A colleague of mine described what he thought of as a four-layered food pyramid for chickens.
- Starting at the top is their favorite: bugs
- Then: fruit
- Next: seeds
- At the wide bottom of the pyramid: greens
But I think that’s incomplete. It makes more sense to think of our hens’ food pyramid as having five levels. At the top is: meat.
And to meet their desire for meat, my wife and I let our chickens pick clean bones of lamb, pork and beef. We don’t give them poultry bones. That would be weird.
They also get in a tizzy for shrimp shells, lobster shells and fish skins. We haven’t noticed those aromatic scraps messing up the eggs’ flavors at all.
Another reason my wife gave up vegetarianism? She missed bacon. And, it appears, so do our chickens. Whenever I cook up a mess of bacon (I’m a Southerner, and I need my daily dose of pork products), I pour the hot, liquid bacon fat into two small bowls. This goes into the fridge to solidify.
We keep one bowl to cook with, and we give the other to our chickens. We’ve even trained some of our neighbors to bring bacon fat to the chickens in exchange for a few eggs.
I’m sure some readers cringed at the mention of bacon fat. My Yankee wife didn’t want it in the house. But she came around when I pointed out how many of the chefs she admires cook with it.
Bacon fat that doesn’t get repurposed for cooking in American kitchens or fed to animals either goes down the drain or ends up in the landfill. Did you know that fat from food companies and restaurants often gets added to animal feed?
Benefits of Bacon
Fat poured down kitchen drains creates what are called “fatbergs,” congealed fat blobs that cause wastewater to back up in the sewer pipes. That’s just as yucky as it sounds. I recommend that you don’t look online for photos of fatbergs. You can’t unsee those images.
Fat and other organic matter in the landfill isn’t much better. It turns into methane gas that escapes into the atmosphere. Methane is even worse than carbon dioxide from your car at causing the climate disruption that melts ice caps and inflames other environmental disasters such as hurricanes, wildfires and tornadoes.
So not only is re-purposing bacon fat a tasty option, but it’s an ecological imperative that we turn excess bacon fat (and other cooking fats) into delicious fresh eggs … if you ask me.
I’m not worried that our birds will get too much salt from these drippings. They pace themselves. That little bowl of fat lasts two or three days. As omnivores, chickens like to switch things up. After a few sticky mouthfuls of bacon fat, they scratch for some bugs or scavenge other vegetable scraps from our kitchen or beak-tap the vermin-proof, 5-gallon bucket “vending machine” for some organic layer pellets.
Meating Their Needs
Historically, chickens were never vegetarians. Even as Southeast Asian jungle birds millennia ago, they were opportunistic omnivores, like us.
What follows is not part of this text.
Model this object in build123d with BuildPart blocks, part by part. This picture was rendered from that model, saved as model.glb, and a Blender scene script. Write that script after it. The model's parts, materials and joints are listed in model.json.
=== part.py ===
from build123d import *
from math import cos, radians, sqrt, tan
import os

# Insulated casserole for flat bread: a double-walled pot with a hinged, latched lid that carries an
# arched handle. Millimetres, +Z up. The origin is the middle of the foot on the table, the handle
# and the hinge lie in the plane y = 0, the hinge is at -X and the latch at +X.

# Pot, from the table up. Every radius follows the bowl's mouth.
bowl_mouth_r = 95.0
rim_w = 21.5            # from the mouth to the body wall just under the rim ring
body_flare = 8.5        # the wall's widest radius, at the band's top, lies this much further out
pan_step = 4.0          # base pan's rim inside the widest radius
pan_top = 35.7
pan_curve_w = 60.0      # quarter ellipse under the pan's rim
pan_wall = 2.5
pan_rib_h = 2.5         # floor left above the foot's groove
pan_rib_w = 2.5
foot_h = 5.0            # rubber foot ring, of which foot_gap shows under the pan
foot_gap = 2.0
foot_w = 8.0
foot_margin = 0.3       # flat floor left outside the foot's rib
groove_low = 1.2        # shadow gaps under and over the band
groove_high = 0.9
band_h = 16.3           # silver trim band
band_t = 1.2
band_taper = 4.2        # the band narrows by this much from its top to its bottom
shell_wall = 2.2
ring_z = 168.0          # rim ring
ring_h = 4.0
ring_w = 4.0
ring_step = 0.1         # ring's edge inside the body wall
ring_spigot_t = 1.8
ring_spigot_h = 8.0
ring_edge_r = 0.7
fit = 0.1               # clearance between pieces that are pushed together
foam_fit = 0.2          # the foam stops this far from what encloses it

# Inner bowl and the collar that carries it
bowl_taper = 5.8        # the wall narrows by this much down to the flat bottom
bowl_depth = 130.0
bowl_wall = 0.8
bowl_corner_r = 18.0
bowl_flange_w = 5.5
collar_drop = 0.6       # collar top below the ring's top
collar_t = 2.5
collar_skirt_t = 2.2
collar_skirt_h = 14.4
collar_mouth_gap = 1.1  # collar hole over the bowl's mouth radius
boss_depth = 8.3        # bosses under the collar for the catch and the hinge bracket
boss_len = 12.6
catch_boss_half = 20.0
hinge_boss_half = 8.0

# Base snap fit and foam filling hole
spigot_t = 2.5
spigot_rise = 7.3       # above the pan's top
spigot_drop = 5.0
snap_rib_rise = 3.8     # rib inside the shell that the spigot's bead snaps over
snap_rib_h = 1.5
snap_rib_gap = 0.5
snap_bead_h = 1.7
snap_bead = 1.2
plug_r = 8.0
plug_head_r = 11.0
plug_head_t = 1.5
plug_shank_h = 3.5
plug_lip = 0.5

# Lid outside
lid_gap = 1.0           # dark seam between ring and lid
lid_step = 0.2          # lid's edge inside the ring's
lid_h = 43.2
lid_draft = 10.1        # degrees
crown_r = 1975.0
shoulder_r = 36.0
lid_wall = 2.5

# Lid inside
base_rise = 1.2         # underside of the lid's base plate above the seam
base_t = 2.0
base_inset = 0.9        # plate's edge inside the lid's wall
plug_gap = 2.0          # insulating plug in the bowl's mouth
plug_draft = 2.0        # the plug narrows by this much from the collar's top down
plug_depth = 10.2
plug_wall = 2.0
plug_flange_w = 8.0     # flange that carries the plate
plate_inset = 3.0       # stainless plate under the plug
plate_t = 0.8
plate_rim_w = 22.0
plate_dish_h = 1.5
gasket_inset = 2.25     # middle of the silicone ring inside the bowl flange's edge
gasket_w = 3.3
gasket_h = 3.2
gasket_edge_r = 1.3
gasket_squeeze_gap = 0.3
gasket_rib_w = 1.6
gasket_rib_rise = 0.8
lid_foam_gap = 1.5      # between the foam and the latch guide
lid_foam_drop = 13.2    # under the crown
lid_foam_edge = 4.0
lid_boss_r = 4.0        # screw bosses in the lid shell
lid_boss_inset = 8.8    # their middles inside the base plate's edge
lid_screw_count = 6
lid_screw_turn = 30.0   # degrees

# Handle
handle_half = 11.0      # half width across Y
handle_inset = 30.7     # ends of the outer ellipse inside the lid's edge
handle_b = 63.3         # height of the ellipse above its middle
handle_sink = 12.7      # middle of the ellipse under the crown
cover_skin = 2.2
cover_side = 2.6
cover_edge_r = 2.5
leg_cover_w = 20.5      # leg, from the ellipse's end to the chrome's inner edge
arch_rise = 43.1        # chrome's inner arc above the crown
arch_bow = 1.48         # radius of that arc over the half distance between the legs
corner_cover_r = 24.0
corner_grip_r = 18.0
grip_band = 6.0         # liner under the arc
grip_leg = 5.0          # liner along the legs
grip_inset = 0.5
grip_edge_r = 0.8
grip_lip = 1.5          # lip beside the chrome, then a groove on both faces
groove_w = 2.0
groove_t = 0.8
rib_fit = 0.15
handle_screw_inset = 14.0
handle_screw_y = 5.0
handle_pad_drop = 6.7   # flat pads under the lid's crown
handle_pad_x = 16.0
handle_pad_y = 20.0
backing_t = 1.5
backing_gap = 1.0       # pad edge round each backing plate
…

And their food decisions only had to meet four opportunistic criteria.
- Can I catch it?
- Can I fit it in my mouth?
- Having answered question Nos. 1 and 2 in the affirmative, does the taste or smell indicate that I’ll barf my guts out if I swallow this item?
- If the answer to question No. 3 is “inconclusive,” swallow it anyway, because if I spit it out, someone else will eat it and then I’ll feel like a fool.
The Food Chain
And chickens’ diverse dietary tastes aren’t unique. Surprisingly, the division between herbivores and omnivores in the natural world isn’t as clear-cut as we once thought. It’s more of a spectrum than a yes-or-no option.
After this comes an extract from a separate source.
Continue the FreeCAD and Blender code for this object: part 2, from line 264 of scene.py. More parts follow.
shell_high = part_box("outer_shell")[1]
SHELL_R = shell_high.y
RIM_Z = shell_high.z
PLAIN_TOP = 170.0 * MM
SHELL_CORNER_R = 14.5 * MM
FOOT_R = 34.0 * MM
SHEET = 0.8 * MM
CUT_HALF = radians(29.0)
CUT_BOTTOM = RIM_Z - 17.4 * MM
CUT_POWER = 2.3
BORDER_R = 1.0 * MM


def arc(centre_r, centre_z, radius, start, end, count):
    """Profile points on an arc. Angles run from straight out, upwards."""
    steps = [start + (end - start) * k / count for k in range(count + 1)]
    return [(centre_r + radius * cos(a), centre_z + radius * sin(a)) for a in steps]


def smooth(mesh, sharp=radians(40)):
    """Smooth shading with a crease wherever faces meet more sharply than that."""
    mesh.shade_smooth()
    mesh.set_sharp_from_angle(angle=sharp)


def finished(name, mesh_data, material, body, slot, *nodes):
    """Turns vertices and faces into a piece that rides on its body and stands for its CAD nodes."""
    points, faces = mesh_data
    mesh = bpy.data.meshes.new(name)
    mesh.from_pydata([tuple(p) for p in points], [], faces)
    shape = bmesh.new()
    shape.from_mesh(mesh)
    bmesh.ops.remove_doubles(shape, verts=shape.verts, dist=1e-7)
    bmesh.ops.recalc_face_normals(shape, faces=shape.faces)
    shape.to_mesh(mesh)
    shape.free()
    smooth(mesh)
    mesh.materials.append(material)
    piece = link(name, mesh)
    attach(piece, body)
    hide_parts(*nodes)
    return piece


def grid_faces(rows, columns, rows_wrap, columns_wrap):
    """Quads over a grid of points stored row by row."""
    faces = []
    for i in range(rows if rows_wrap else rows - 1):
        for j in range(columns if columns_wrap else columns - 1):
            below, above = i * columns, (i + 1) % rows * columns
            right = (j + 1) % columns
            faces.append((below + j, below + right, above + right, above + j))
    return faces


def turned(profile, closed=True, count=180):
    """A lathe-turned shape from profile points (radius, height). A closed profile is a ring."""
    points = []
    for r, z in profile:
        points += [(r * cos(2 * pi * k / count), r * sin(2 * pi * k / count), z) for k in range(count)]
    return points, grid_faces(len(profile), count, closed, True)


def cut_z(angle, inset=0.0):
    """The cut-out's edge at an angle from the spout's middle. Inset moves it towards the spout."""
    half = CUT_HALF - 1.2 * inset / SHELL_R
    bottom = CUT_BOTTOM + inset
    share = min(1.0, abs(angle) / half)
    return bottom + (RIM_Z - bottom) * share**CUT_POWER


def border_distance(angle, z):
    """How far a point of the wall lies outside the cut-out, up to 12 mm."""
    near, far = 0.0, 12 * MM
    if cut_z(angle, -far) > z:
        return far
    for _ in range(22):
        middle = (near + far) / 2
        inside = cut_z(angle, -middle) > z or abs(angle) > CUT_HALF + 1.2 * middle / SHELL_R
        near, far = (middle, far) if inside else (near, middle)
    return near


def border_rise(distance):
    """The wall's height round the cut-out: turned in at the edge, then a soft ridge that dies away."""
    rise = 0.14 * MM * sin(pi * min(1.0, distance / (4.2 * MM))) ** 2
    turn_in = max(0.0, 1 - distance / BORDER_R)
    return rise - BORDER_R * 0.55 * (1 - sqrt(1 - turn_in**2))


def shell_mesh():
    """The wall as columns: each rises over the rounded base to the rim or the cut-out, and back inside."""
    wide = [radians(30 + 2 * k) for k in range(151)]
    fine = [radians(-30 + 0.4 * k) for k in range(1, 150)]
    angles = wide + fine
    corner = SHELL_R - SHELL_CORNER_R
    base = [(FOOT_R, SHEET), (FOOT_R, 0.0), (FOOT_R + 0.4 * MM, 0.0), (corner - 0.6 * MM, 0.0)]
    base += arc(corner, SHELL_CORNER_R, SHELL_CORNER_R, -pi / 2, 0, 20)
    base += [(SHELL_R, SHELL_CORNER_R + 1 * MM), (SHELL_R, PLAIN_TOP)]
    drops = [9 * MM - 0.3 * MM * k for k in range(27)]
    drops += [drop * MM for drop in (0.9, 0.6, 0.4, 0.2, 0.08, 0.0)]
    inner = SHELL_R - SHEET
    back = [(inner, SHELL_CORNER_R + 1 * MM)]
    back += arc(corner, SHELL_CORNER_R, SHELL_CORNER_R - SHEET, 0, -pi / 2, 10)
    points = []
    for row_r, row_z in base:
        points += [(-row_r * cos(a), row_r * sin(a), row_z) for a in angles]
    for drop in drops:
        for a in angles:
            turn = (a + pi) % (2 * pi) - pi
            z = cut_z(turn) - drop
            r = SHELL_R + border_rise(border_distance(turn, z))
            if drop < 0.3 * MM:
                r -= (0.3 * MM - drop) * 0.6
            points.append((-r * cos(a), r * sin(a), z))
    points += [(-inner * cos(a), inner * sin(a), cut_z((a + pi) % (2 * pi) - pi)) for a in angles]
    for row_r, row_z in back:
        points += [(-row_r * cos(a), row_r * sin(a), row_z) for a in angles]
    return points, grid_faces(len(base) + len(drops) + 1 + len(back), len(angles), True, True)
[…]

You can find videos online of these healthy herbivores eating scavenged meat: deer, antelope, cows, horses, hippos, orangutans, chimps, gorillas, squirrels, elephants, manatees, kangaroos, goats, giraffes and, yes, even rabbits have been caught on film eating fish, birds and mammals.
Evolution has always favored animals that are opportunists over the picky eaters. Two of the most endangered animals on earth are koalas and panda bears. The first only eats a few species of eucalyptus leaves. And the second is mostly jonesing for a few species of bamboo shoots and leaves.
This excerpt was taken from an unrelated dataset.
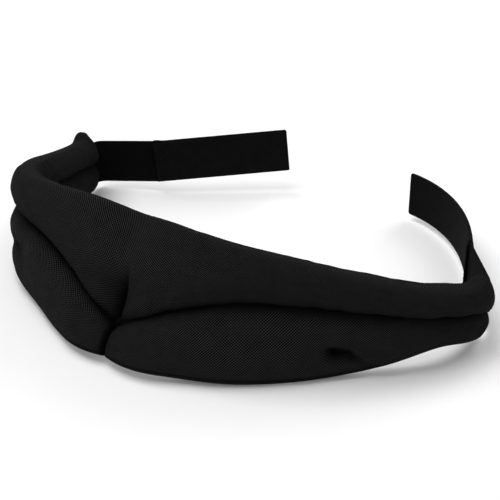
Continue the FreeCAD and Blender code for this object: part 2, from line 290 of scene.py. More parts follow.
def brow_point(place, angle, inset):
    """A point of the forehead roll. place is along the band, negative on the left."""
    side = "left" if place < 0 else "right"
    along = abs(place)
    share = edge_share(angle)
    front = math.sin(angle) > 0
    row = math.hypot(along, NOSE_ROUND * smooth(share, 0.05, 0.42))
    full = tip_share(along)
    overlap = OVERLAP + NOSE_OVERLAP * math.exp(-along / 3)
    tall = column(row, BROW_TALL) * (0.8 + 0.2 * full) + overlap
    thick = column(row, BROW_THICK) * full
    height = tall * share - overlap
    out = reach_out(angle, thick)
    out *= 1 - (1.3 if front else 0.3) * dart_depth(place, height)
    out *= beside_seam(max(height, 0), front)
    if front:
        swell, centre, width = SWELL
        out += swell * bell(height, centre, width) * (1 - smooth(along, 30, 90)) * smooth(along, 4, 14)
        hang, centre, width = OVERHANG
        height -= hang * bell(height, centre, width) * smooth(along, 3, 20)
    if side == "left" and not front:
        depth, centre, width = LEFT_WRINKLES
        wave = depth * math.sin(angle) * math.sin(along * WRINKLES_PER_MM + share)
        out -= wave * bell(along, centre, width)
    if side == "left":
        lean_in, centre, width = LEFT_LEAN_IN
        out -= lean_in * share * bell(along, centre, width)
    height += TIP_RISE[side] * bell(along, TIP - 4, 11) * share**3
    middle = tall / 2 - overlap
    height = middle + (height - middle) * (1 - 2 * inset / tall)
    out -= inset_at(angle, inset)
    cut = TIP_TRIM[side] + TOP_CUT[side] * share**2 + BOTTOM_CUT[side] * (1 - share) ** 2
    return on_band(side, along - cut * smooth(along, 195, TIP), height, out, row)


def brow_painted_shade(place, angle):
    """How much painted shade darkens a point of the forehead roll, from 0 to 1: beside the long seam, in
    the nose dart and along the back seam.
    """
    if math.sin(angle) < 0:
        return bell(angle, 2 * math.pi, BACK_SHADE)
    height = column(abs(place), BROW_TALL) * edge_share(angle)
    return min(1.0, 1.2 * bell(height, 0, BROW_SHADE) + 1.3 * dart_depth(place, height) ** 0.6)


def dimple_at(side, along, height, spread):
    """How far the tack pulls a cheek pad in at a place, from 0 to 1. spread widens the dimple."""
    tack_along, tack_height = TACKS[side]
    beside = along - tack_along
    below = height - tack_height
    half_long, half_high = SLOT
    pull = math.exp(-((beside / (half_long + spread)) ** 4) - (below / (half_high + spread)) ** 2)
    depth, half_long, half_high = SADDLE
    pull += depth * bell(beside, 0, half_long) * bell(below, 0, half_high)
    start, length, drop, depth, half_wide = CREASE
    share = (beside - start) / length
    if 0 < share < 1:
        pull += depth * bell(below + drop * share, 0, half_wide + spread) * (1 - share)
    return min(pull, 1.0)


def cheek_point(side, along, angle, inset):
    """A point of a cheek pad."""
    share = edge_share(angle)
    front = math.sin(angle) > 0
    full = tip_share(along)
    tall = column(along, CHEEK_TALL) * (0.85 + 0.15 * full) + OVERLAP
    past = max(0.0, 1 - along / ROUND_NOSE)
    thick = column(along, CHEEK_THICK) * full * math.sqrt(1 - NOSE_LOSS * past * past)
    height = OVERLAP - tall * share
    out = reach_out(angle, thick)
    out *= 1 - (1.12 if front else 0.35) * dimple_at(side, along, height, 1.5 * inset)
    out *= beside_seam(min(height, 0), front)
    if side == "left":
        tuck = LEFT_TUCK * (height / LEFT_TUCK_HEIGHT) ** 2
        out -= tuck * smooth(along, 30, 70) * (1 - smooth(along, 140, 175))
    hem = bell(angle, HEM_ANGLE, HEM_WIDE)
    middle = OVERLAP - tall / 2
    height = middle + (height - middle) * (1 - 2 * (inset + HEM_HEIGHT * hem * full) / tall)
    out *= max(0.1, 1 - HEM_DEPTH * hem / max(thick, 1))
    out -= inset_at(angle, inset)
    cut = TIP_TRIM[side] + CHEEK_CUT * share**1.5
    back = along - cut * smooth(along, 185, TIP)
    return on_band(side, back, height, out, back)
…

Critters with the widest interest in types of foods are more likely to survive the erratic seasons and changing conditions that existed even before we humans skewed the climate.
So, for backyard chickens to eat meat isn’t some urban anomaly. It’s how they roll.
I’m not saying that if your household is vegetarian, you have to feed meat to your chickens. I’m just saying your chickens would welcome the sort of nonjudgmental inclusiveness that permits your neighbors to earn a few eggs and help save the planet by recycling their meat scraps in your hen pen.